Фразой этой завершился торжественный и ужасный день.

Наутро рассказы о малейших обстоятельствах этой комедии обежали все дома Алансона, и, не к чести этого города, надо сказать, все поголовно хохотали. Но самые неугомонные насмешники поразились бы величию мадемуазель Кормон, будь они свидетелями того, как на другой день, после кровопускания, которое ей очень помогло, она с благородным достоинством и великолепной христианской покорностью судьбе подала руку невольному мистификатору, чтобы идти завтракать. Вам, жестокие шутники, высмеивавшие ее, не мешало бы послушать, как она говорила виконту:

- Госпоже де Труавиль будет нелегко найти здесь подходящую квартиру; прошу вас, сударь, располагайте моим домом на все время, пока вы не устроитесь.

- Но, мадемуазель, у меня две девочки и два мальчика, мы бы вас очень стеснили.

- Не отказывайте мне, - сказала она, сокрушенно глядя на него.

- Я вам это предлагал в ответном письме, которое я на всякий случай послал, - сказал аббат, - но вы его не получили.

- Как, дядюшка, вы знали...

Несчастная девица осеклась. Жозетта вздохнула. Ни виконт де Труавиль, ни дядя ничего не заметили. После завтрака аббат де Спонд повел виконта, как было решено накануне, осмотреть имеющиеся в Алансоне продажные и пригодные для застройки участки.
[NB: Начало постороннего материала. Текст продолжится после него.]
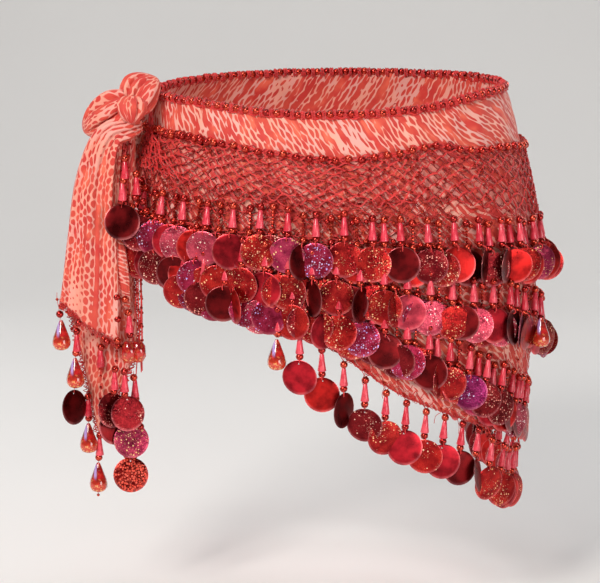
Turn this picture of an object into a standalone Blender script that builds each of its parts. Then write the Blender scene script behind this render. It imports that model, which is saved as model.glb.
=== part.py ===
"""Belly dance hip scarf, as worn: a chiffon triangle tied at the wearer's right hip.

Metres, +Z up. The wearer faces -Y, so +X is their left side, where the triangle's point hangs.
The origin is the middle of the waist opening, level with the scarf's top edge.

Every stretch of the scarf that goes round the hips is found from two numbers: the angle round
the body and the height. Angle 0 is the wearer's left hip, 90 the front, -90 the back, and the
knot is at 180. The front and the back are two halves of one triangle, so they share one table.
"""
import math

import bmesh
import bpy
from mathutils import Matrix, Vector

COLLECTION_NAME = "belly_dance_hip_scarf"
MM = 0.001

# The general hip figure that the cloth is wrapped on: a soft rectangle in plan.
HIP_HALF_WIDTH = 0.175
HIP_FRONT_DEPTH = 0.115
HIP_BACK_DEPTH = 0.133
HIP_LEVEL = 0.150            # how far below the top edge the hips are widest
WAIST_TAPER_WIDTH = 0.026    # how much narrower each half is at the top edge
WAIST_TAPER_FRONT = 0.015
WAIST_TAPER_BACK = 0.028
LOWER_TAPER_FROM = 0.205     # how far below the top edge the hips begin to narrow again
LOWER_TAPER_SLOPE = 0.155    # how much each half narrows for each metre further down
PLAN_EXPONENT = 2.2

# Where the wrapped stretch stops on each side of the knot, in degrees.
FRONT_END_ANGLE = 166.0
REAR_END_ANGLE = -167.0
WRAP_COLUMNS = 42
ROWS_PER_BAND = 2

CLOTH_THICKNESS = 0.0012
NET_THICKNESS = 0.0015
BORDER_THICKNESS = 0.0025
FRINGE_THICKNESS = 0.0080
BEAD_SIZE = 0.0060
SEAM_CLEARANCE = 0.0003
ON_CLOTH = CLOTH_THICKNESS + SEAM_CLEARANCE
BORDER_WIDTH = 0.008

# Height of the top edge round the body: it dips in front and rides up over the left hip.
EDGE_COLUMNS = ("angle", "lift_mm")
EDGE_HEIGHTS = (
    (-180, 0),
    (-135, 3),
    (-90, 6),
    (0, 6),
    (30, 5),
    (45, 2),
    (60, -3),
    (75, -6),
    (90, -8),
    (105, -7),
    (120, -4),
    (140, 0),
    (180, 0),
)

# Drops below the top edge in millimetres, from the triangle's point to the knot.
LEVEL_COLUMNS = ("angle", "net_top", "net_foot", "tier_1", "tier_2", "hem", "tier_4")
LEVEL_DROPS = (
    (0, 50, 107, 171, 240, 303, 372),
    (30, 44, 96, 161, 217, 288, 354),
    (45, 41, 86, 155, 206, 273, 335),
    (60, 30, 74, 146, 191, 253, 312),
    (75, 33, 72, 137, 175, 230, 288),
    (90, 35, 70, 126, 155, 193, 252),
    (105, 31, 67, 105, 125, 147, 206),
    (120, 28, 66, 92, 108, 126, 184),
    (150, 27, 60, 74, 86, 98, 152),
    (180, 25, 50, 62, 72, 84, 136),
)

# The cloth's bands, top to bottom, as pairs of levels.
CLOTH_LEVELS = ("top", "net_top", "net_foot", "tier_1", "tier_2", "border_top", "hem")

# Puffed stretches of the tie: centre, half sizes (both mm) and roll about Y in degrees.
KNOT_COLUMNS = ("name", "centre_mm", "half_sizes_mm", "roll")
KNOT_PUFFS = (
    ("knot_upper", (-163.5, -52, 4.5), (19.0, 15.0, 16.5), 35),
    ("knot_left", (-196.5, -51, -13.7), (16.5, 15.0, 20.0), -20),
    ("knot_centre", (-174.0, -73.5, -9.5), (12.5, 9.5, 9.5), 0),
)
PUFF_SEGMENTS = 20
PUFF_RINGS = 10
PUFF_PLEATS = 5
PUFF_PLEAT_DEPTH = 0.06      # share of the puff's half size

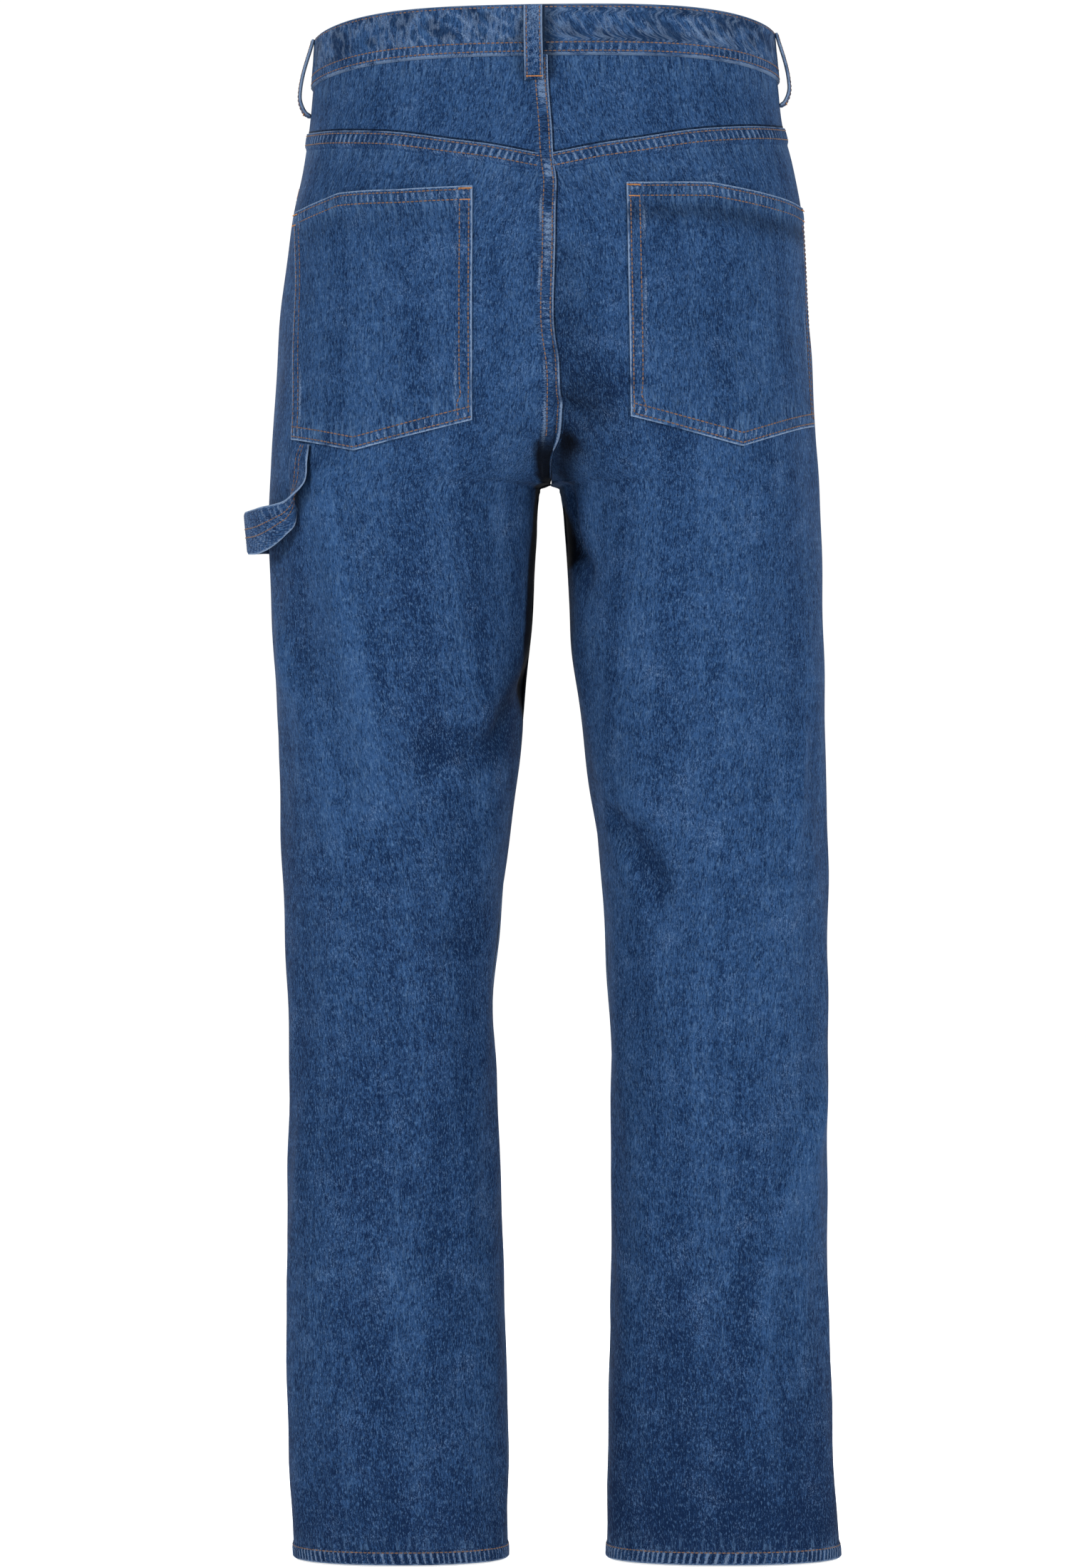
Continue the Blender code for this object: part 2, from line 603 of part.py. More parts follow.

Оставшись одна в гостиной, мадемуазель Кормон сказала жалобно Жозетте:

- Милая, теперь я стала притчей всего города.

- Ну что ж, надо выйти замуж, сударыня!

- Но, милая, я совершенно не подготовлена сделать выбор.

- Подумать только! Я бы на вашем месте остановилась на господине дю Букье.

- Жозетта, господин де Валуа говорит, что это такой республиканец!..

- Все ваши господа сами не знают, что говорят: ведь они твердят, что он обворовывал Республику, стало быть, он не очень-то ее жаловал, - возразила Жозетта, выходя из комнаты.

"Эта девушка большая умница", - подумала мадемуазель Кормон, оставшись одна, во власти мучительных сомнений.